*To be done*. Quote exactly and only this range of lines in the data below: the line that holds "leans the bore" to the line that holds "obj.parent = empty", both included.

*Listing*.
========
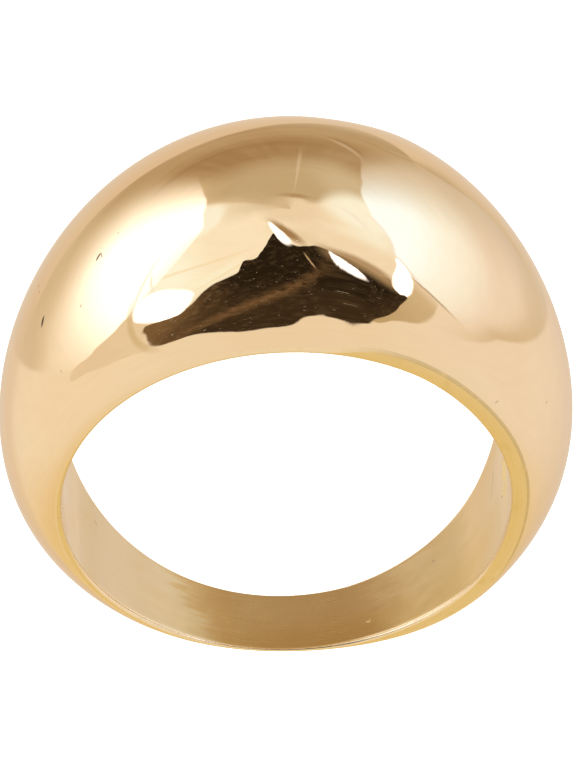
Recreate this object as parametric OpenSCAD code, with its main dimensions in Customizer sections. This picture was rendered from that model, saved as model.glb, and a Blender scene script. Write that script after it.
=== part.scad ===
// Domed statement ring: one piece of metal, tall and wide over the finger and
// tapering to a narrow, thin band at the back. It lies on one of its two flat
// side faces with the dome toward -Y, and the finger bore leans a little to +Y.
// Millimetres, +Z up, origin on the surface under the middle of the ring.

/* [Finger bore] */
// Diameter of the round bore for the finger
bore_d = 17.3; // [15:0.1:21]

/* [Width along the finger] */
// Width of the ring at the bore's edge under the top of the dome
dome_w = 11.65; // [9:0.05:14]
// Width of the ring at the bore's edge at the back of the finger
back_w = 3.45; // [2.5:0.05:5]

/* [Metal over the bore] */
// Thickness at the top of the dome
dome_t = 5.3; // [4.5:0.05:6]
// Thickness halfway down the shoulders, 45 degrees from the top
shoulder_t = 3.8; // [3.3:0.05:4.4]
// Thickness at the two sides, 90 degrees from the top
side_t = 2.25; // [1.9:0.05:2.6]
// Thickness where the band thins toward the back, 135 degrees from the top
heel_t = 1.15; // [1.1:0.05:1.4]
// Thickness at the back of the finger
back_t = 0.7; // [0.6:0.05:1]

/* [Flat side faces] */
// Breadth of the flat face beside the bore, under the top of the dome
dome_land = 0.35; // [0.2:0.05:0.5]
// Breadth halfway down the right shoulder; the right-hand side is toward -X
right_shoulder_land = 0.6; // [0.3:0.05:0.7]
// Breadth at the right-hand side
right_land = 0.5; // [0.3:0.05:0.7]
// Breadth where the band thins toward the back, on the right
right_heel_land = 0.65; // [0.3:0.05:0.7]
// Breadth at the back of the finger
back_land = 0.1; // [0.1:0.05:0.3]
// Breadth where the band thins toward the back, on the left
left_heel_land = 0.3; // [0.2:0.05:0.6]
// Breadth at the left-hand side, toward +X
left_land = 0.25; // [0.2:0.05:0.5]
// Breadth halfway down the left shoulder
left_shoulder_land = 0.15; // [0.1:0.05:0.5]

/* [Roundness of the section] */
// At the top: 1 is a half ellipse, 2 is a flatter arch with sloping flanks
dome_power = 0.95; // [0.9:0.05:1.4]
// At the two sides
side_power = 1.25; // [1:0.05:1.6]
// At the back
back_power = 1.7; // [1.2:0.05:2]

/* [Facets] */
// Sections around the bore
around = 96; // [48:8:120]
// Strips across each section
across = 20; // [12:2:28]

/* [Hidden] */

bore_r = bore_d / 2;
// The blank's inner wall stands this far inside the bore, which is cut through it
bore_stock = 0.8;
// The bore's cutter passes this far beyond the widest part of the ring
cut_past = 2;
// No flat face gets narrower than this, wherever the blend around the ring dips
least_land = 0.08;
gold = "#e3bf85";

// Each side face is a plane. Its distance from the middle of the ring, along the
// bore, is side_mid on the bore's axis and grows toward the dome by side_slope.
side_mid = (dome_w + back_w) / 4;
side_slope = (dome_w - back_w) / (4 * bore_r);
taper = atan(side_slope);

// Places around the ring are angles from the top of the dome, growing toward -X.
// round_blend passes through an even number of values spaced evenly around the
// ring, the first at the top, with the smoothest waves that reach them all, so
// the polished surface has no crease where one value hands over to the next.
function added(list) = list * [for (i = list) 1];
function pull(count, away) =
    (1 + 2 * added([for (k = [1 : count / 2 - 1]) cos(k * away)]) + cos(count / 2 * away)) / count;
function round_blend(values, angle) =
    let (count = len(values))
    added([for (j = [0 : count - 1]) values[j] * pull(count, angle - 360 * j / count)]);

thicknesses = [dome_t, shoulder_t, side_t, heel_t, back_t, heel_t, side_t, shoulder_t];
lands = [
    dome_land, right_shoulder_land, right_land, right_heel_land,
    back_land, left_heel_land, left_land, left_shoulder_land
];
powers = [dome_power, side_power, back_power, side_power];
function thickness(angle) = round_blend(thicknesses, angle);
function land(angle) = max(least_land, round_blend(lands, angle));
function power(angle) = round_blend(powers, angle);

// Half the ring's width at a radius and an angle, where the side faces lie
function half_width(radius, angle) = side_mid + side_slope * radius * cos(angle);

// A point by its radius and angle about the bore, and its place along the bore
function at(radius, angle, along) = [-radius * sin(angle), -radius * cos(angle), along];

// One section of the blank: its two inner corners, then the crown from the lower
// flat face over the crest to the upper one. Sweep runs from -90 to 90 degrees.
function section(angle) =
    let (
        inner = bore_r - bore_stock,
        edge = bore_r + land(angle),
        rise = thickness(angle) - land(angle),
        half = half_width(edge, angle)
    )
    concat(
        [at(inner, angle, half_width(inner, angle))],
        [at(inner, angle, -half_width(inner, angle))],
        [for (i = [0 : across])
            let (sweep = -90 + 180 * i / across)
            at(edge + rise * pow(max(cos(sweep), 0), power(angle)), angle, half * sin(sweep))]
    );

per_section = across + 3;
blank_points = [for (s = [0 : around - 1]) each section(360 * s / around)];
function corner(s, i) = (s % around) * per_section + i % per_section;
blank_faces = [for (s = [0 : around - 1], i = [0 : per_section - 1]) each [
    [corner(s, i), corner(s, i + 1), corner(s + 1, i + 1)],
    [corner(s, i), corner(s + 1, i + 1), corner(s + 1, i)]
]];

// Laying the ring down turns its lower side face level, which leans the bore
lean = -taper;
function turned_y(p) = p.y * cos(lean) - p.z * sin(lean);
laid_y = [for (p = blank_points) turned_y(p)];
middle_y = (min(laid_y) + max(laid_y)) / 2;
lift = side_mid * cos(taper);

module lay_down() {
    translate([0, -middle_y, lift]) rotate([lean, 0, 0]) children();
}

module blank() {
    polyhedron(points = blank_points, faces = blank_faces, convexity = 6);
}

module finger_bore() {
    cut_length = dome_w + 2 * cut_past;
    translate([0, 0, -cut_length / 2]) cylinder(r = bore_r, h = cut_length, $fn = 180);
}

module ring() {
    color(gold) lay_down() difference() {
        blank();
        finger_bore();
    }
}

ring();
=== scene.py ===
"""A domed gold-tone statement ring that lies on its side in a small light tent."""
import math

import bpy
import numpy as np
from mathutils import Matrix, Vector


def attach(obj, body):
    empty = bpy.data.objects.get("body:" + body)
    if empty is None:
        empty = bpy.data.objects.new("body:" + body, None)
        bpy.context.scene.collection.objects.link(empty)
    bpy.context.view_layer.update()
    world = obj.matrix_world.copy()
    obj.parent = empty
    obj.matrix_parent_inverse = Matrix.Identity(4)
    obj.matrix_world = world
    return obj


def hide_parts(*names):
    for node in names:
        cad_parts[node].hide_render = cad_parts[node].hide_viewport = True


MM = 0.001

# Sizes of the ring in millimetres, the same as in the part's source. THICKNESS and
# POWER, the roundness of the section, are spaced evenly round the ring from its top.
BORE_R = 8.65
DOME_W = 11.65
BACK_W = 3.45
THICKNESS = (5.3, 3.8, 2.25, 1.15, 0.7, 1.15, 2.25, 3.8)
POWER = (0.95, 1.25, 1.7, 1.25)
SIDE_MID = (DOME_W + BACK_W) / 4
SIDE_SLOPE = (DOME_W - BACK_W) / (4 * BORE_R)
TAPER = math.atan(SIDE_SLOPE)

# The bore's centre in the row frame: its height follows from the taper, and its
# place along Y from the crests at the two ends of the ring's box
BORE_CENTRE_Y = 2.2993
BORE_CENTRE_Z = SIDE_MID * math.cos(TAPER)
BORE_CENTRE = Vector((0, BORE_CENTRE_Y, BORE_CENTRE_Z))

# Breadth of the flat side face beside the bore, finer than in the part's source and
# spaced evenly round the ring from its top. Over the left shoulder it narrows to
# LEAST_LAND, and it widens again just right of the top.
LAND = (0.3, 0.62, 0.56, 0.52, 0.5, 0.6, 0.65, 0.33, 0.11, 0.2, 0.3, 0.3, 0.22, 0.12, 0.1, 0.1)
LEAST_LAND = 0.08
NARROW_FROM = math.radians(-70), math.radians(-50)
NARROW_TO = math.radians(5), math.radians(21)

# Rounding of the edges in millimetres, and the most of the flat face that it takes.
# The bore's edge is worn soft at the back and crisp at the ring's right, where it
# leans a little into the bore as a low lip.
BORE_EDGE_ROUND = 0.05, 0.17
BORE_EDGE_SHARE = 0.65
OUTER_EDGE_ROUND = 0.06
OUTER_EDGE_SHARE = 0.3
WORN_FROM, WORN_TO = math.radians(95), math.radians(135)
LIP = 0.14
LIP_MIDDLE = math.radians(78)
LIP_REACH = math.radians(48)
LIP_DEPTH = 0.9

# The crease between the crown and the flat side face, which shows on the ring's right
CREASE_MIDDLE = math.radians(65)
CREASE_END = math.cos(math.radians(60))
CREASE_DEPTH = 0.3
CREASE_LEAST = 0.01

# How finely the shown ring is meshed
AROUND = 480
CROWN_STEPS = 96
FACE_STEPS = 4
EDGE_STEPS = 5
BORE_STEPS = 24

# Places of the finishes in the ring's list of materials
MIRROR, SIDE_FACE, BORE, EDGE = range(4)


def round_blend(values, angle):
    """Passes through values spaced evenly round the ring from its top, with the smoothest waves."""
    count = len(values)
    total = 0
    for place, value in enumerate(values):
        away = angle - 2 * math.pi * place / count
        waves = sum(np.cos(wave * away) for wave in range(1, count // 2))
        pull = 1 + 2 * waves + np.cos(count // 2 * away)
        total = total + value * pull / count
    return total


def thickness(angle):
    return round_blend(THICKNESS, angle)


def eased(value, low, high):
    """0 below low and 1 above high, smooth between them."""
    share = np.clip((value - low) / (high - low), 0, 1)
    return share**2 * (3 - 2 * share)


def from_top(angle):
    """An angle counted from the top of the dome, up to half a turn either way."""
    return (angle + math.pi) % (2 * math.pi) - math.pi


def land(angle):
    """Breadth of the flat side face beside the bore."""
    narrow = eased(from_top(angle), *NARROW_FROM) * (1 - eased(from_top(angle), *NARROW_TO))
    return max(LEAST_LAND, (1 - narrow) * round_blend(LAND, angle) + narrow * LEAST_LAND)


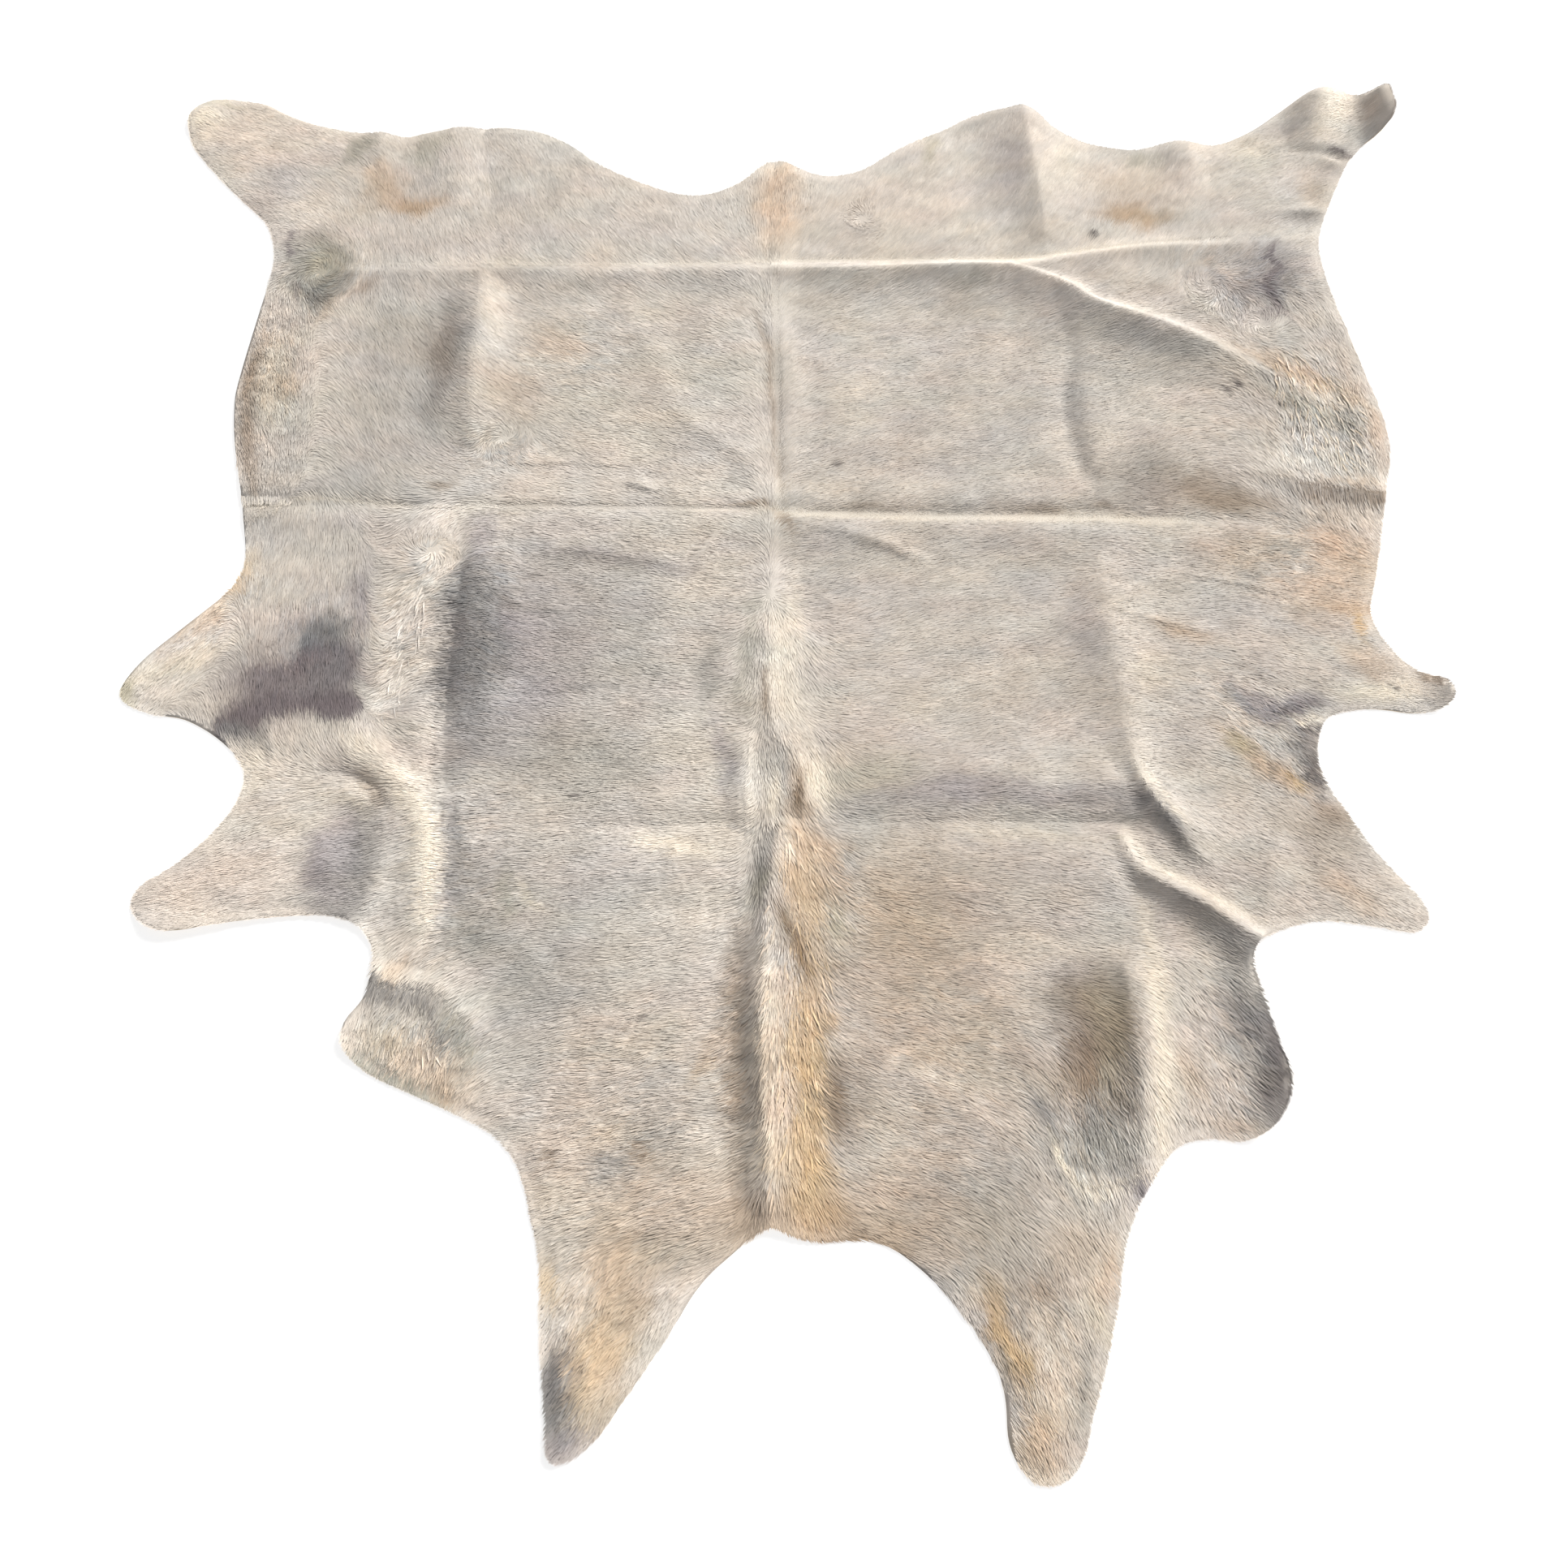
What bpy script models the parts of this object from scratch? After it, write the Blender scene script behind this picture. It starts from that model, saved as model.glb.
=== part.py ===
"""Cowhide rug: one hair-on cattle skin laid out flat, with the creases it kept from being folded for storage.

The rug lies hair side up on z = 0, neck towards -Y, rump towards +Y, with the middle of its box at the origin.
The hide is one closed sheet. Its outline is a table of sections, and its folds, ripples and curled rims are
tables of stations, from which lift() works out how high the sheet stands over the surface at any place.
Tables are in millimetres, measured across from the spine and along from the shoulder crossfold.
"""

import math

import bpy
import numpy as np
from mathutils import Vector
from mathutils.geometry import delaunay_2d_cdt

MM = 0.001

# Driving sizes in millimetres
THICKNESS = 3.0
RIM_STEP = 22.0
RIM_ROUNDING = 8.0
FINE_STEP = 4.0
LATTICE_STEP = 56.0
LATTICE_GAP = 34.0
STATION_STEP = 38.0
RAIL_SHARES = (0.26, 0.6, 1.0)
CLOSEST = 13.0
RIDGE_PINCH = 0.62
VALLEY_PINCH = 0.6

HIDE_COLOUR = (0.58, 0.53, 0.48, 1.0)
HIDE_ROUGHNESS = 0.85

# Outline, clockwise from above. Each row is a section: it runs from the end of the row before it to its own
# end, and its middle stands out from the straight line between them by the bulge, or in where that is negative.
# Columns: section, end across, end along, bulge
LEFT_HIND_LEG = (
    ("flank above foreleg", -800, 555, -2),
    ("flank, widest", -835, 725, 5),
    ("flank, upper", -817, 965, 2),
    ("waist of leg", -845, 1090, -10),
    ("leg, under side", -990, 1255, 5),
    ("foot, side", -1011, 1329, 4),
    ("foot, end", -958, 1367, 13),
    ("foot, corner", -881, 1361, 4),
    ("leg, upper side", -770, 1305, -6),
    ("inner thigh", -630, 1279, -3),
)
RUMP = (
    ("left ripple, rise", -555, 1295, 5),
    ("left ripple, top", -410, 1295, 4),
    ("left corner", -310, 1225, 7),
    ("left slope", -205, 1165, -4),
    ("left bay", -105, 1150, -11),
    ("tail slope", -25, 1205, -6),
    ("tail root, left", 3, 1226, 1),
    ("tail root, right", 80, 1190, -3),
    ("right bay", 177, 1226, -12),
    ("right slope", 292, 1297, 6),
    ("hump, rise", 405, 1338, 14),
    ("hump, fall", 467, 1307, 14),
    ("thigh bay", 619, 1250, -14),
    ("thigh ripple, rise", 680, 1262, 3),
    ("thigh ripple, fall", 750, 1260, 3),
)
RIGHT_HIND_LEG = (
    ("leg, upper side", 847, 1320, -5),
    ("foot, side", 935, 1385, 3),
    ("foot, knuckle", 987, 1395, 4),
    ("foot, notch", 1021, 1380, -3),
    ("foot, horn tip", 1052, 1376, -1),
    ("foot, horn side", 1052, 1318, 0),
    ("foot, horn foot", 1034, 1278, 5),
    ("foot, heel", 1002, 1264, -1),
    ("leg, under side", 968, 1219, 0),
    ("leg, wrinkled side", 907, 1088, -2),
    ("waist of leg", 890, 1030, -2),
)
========
*Written response*.
// Laying the ring down turns its lower side face level, which leans the bore
lean = -taper;
function turned_y(p) = p.y * cos(lean) - p.z * sin(lean);
laid_y = [for (p = blank_points) turned_y(p)];
middle_y = (min(laid_y) + max(laid_y)) / 2;
lift = side_mid * cos(taper);

module lay_down() {
    translate([0, -middle_y, lift]) rotate([lean, 0, 0]) children();
}

module blank() {
    polyhedron(points = blank_points, faces = blank_faces, convexity = 6);
}

module finger_bore() {
    cut_length = dome_w + 2 * cut_past;
    translate([0, 0, -cut_length / 2]) cylinder(r = bore_r, h = cut_length, $fn = 180);
}

module ring() {
    color(gold) lay_down() difference() {
        blank();
        finger_bore();
    }
}

ring();
=== scene.py ===
"""A domed gold-tone statement ring that lies on its side in a small light tent."""
import math

import bpy
import numpy as np
from mathutils import Matrix, Vector


def attach(obj, body):
    empty = bpy.data.objects.get("body:" + body)
    if empty is None:
        empty = bpy.data.objects.new("body:" + body, None)
        bpy.context.scene.collection.objects.link(empty)
    bpy.context.view_layer.update()
    world = obj.matrix_world.copy()
    obj.parent = empty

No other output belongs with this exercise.